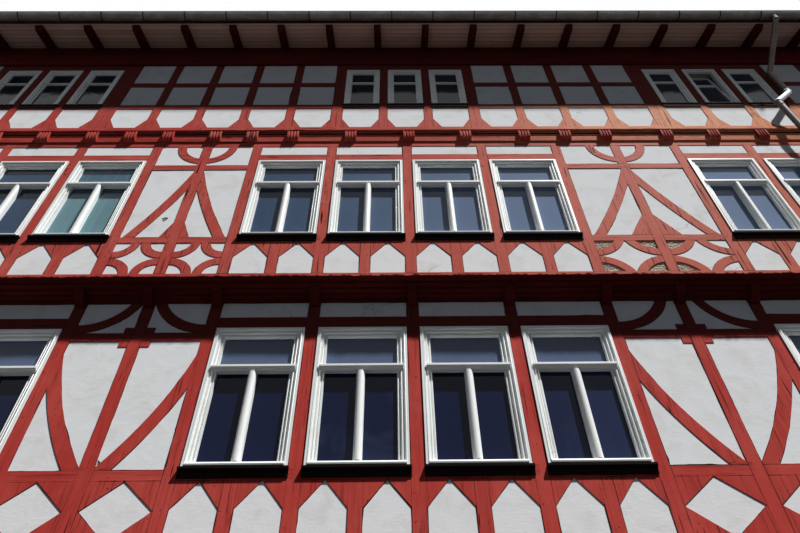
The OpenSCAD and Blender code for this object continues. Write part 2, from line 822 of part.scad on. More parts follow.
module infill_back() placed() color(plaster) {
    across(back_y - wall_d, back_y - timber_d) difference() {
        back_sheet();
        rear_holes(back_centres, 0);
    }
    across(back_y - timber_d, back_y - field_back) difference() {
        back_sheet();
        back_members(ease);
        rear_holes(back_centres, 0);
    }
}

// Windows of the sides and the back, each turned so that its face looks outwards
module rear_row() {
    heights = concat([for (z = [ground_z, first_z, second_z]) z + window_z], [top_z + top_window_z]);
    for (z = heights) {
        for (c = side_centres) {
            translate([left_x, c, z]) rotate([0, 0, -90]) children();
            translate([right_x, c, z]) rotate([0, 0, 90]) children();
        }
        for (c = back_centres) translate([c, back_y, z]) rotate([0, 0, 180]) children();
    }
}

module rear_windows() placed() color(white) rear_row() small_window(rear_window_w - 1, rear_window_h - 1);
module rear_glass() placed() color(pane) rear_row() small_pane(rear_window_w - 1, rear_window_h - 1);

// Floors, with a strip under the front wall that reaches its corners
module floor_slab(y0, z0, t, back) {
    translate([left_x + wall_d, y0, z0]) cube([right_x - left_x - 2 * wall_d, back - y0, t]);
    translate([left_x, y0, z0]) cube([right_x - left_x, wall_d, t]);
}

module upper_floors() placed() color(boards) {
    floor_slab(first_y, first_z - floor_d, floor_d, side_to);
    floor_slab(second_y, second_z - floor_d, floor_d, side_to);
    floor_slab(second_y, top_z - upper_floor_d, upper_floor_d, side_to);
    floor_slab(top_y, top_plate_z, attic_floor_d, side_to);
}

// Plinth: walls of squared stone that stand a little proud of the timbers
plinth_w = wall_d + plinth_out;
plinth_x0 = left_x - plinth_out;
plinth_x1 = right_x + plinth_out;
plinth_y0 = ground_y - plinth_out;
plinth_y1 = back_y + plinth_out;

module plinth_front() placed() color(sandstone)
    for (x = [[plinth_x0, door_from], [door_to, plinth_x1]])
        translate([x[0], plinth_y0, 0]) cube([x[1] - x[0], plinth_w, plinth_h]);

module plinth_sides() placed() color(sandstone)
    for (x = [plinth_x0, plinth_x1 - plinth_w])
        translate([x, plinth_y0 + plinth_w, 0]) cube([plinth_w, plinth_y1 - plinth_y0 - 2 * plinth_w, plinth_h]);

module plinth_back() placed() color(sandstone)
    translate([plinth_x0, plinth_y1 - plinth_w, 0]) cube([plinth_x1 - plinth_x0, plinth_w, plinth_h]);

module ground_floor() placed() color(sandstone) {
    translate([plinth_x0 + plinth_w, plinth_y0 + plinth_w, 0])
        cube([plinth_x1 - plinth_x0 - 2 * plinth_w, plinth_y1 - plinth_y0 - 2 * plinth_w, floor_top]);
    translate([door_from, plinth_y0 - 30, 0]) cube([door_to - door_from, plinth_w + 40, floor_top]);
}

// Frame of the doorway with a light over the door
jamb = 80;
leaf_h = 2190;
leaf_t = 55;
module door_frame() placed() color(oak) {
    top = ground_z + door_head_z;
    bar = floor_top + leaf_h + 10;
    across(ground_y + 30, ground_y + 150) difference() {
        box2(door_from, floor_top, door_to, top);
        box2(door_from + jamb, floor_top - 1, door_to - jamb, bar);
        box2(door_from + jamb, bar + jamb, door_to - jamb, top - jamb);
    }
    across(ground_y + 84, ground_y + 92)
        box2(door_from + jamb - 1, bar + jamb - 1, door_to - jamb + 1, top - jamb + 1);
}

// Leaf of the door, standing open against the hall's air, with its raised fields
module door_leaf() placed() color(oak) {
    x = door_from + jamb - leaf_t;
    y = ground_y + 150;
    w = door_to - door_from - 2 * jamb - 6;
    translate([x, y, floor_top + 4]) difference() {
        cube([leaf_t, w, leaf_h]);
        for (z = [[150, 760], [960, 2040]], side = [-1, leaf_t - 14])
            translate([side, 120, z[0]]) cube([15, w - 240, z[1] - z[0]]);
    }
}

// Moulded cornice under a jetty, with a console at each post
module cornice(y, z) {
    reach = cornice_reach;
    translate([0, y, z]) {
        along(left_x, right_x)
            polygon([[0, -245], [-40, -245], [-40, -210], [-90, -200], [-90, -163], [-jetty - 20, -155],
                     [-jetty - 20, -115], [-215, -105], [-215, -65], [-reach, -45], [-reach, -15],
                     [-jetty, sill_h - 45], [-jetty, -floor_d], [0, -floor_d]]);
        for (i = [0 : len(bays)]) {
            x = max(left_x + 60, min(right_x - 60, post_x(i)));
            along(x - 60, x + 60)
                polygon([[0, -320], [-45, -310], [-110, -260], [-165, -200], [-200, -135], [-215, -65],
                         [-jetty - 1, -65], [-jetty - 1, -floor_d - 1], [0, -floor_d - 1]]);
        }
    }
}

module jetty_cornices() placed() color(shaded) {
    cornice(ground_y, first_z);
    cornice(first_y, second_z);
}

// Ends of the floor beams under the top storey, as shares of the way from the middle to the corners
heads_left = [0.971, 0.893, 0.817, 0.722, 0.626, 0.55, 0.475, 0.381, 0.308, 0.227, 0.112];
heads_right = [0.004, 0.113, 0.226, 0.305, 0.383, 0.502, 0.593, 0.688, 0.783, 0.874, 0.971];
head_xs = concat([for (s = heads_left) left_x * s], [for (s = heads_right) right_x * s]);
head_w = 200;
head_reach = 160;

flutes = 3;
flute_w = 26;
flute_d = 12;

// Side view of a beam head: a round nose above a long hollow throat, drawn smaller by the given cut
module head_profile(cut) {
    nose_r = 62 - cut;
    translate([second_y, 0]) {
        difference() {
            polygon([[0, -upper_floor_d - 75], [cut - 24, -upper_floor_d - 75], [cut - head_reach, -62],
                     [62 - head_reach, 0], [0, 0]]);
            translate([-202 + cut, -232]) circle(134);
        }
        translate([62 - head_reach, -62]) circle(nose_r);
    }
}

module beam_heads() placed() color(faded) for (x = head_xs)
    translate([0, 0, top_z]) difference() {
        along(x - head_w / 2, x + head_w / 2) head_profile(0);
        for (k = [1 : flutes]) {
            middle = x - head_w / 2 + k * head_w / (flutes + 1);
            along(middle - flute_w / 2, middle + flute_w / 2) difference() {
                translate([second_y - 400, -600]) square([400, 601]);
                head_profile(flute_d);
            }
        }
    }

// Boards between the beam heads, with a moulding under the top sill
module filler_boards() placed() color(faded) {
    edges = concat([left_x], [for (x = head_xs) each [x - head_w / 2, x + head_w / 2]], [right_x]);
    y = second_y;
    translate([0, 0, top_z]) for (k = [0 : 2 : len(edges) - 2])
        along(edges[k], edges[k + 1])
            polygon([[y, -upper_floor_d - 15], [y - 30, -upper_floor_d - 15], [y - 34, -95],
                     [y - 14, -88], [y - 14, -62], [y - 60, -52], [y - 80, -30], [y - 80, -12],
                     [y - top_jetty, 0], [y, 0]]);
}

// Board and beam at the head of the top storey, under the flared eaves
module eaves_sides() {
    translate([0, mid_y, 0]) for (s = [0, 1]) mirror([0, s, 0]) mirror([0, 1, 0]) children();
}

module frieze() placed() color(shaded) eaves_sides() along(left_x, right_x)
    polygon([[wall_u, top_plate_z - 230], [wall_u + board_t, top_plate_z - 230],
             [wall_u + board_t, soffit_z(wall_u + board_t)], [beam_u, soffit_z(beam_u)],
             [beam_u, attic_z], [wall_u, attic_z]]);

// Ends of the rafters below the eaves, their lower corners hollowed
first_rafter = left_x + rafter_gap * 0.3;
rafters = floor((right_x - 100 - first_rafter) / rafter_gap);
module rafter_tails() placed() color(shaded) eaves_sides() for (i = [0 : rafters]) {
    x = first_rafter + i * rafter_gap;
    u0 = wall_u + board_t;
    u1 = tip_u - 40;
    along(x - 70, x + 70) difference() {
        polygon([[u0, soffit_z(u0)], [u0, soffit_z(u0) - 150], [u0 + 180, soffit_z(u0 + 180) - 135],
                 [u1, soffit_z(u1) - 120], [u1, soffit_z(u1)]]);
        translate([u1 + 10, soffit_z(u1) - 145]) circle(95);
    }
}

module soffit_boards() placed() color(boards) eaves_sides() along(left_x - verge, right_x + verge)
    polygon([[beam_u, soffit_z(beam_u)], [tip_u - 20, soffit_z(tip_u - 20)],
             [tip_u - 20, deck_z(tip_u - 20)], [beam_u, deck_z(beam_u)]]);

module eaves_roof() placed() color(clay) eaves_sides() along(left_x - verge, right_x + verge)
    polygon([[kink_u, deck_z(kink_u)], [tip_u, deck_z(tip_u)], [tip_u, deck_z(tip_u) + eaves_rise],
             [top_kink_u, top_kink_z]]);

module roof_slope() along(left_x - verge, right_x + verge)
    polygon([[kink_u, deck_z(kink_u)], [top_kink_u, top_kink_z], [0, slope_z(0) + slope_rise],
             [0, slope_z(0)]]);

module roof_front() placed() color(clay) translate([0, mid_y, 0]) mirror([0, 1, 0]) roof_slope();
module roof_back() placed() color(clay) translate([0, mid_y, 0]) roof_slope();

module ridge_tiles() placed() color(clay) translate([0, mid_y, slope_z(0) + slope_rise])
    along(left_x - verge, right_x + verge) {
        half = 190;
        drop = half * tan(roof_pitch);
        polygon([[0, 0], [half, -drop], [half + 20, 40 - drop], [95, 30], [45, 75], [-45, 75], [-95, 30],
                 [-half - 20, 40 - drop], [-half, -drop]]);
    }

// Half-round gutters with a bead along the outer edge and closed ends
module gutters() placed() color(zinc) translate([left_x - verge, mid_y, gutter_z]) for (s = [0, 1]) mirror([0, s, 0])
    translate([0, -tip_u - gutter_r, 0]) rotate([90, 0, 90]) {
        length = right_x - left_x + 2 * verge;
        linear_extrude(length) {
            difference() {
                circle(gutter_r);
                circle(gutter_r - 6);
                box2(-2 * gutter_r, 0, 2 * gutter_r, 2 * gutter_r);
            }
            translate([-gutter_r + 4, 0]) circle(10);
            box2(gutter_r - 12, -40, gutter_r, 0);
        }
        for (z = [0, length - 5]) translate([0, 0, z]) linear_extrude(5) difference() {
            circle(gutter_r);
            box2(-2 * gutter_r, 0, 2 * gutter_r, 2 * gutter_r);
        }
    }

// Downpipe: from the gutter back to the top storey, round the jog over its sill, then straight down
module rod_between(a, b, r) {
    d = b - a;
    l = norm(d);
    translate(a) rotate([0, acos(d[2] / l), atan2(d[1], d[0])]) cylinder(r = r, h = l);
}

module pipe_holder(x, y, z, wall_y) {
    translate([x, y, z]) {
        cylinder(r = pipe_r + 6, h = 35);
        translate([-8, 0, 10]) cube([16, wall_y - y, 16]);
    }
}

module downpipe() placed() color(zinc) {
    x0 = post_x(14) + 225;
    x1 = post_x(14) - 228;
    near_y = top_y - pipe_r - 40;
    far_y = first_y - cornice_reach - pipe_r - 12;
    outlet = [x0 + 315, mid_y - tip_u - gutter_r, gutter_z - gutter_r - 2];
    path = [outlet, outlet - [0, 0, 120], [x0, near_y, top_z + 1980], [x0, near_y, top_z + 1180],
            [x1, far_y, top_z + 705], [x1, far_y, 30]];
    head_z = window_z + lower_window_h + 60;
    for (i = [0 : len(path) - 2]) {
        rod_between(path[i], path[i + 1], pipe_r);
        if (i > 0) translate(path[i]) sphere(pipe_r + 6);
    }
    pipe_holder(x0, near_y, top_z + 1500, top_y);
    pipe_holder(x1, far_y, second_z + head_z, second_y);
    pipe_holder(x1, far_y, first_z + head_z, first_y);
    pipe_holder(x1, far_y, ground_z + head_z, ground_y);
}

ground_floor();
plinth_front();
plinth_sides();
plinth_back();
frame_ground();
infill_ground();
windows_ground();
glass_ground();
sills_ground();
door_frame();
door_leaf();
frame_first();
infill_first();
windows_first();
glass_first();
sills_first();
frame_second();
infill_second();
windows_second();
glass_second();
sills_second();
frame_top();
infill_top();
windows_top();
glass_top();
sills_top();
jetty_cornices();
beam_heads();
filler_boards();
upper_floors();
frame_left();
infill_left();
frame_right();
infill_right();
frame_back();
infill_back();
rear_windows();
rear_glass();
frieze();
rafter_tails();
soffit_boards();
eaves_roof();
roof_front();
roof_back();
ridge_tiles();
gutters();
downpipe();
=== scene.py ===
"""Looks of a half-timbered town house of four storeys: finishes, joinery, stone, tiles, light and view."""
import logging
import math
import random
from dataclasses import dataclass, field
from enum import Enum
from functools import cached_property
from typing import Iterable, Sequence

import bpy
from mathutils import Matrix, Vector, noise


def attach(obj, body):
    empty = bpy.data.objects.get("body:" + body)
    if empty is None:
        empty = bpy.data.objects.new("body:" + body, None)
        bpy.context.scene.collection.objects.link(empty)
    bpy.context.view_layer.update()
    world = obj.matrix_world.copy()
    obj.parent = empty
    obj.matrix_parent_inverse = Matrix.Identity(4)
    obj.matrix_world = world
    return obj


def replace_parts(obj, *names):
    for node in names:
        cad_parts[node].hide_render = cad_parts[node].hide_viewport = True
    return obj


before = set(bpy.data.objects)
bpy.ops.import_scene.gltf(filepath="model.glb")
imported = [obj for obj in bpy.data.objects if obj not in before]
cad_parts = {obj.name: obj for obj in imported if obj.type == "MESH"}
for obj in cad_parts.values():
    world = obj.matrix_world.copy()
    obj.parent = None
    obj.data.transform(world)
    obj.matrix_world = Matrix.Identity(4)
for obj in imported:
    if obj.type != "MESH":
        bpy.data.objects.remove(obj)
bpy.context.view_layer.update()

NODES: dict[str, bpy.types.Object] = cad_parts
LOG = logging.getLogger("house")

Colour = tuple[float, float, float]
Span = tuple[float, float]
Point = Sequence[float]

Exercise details
Take the listing above and repeat exactly the lines from the one containing "ground_floor();" through the one containing "bpy.data.objects.remove(obj)", both included.

Expected output
ground_floor();
plinth_front();
plinth_sides();
plinth_back();
frame_ground();
infill_ground();
windows_ground();
glass_ground();
sills_ground();
door_frame();
door_leaf();
frame_first();
infill_first();
windows_first();
glass_first();
sills_first();
frame_second();
infill_second();
windows_second();
glass_second();
sills_second();
frame_top();
infill_top();
windows_top();
glass_top();
sills_top();
jetty_cornices();
beam_heads();
filler_boards();
upper_floors();
frame_left();
infill_left();
frame_right();
infill_right();
frame_back();
infill_back();
rear_windows();
rear_glass();
frieze();
rafter_tails();
soffit_boards();
eaves_roof();
roof_front();
roof_back();
ridge_tiles();
gutters();
downpipe();
=== scene.py ===
"""Looks of a half-timbered town house of four storeys: finishes, joinery, stone, tiles, light and view."""
import logging
import math
import random
from dataclasses import dataclass, field
from enum import Enum
from functools import cached_property
from typing import Iterable, Sequence

import bpy
from mathutils import Matrix, Vector, noise


def attach(obj, body):
    empty = bpy.data.objects.get("body:" + body)
    if empty is None:
        empty = bpy.data.objects.new("body:" + body, None)
        bpy.context.scene.collection.objects.link(empty)
    bpy.context.view_layer.update()
    world = obj.matrix_world.copy()
    obj.parent = empty
    obj.matrix_parent_inverse = Matrix.Identity(4)
    obj.matrix_world = world
    return obj


def replace_parts(obj, *names):
    for node in names:
        cad_parts[node].hide_render = cad_parts[node].hide_viewport = True
    return obj


before = set(bpy.data.objects)
bpy.ops.import_scene.gltf(filepath="model.glb")
imported = [obj for obj in bpy.data.objects if obj not in before]
cad_parts = {obj.name: obj for obj in imported if obj.type == "MESH"}
for obj in cad_parts.values():
    world = obj.matrix_world.copy()
    obj.parent = None
    obj.data.transform(world)
    obj.matrix_world = Matrix.Identity(4)
for obj in imported:
    if obj.type != "MESH":
        bpy.data.objects.remove(obj)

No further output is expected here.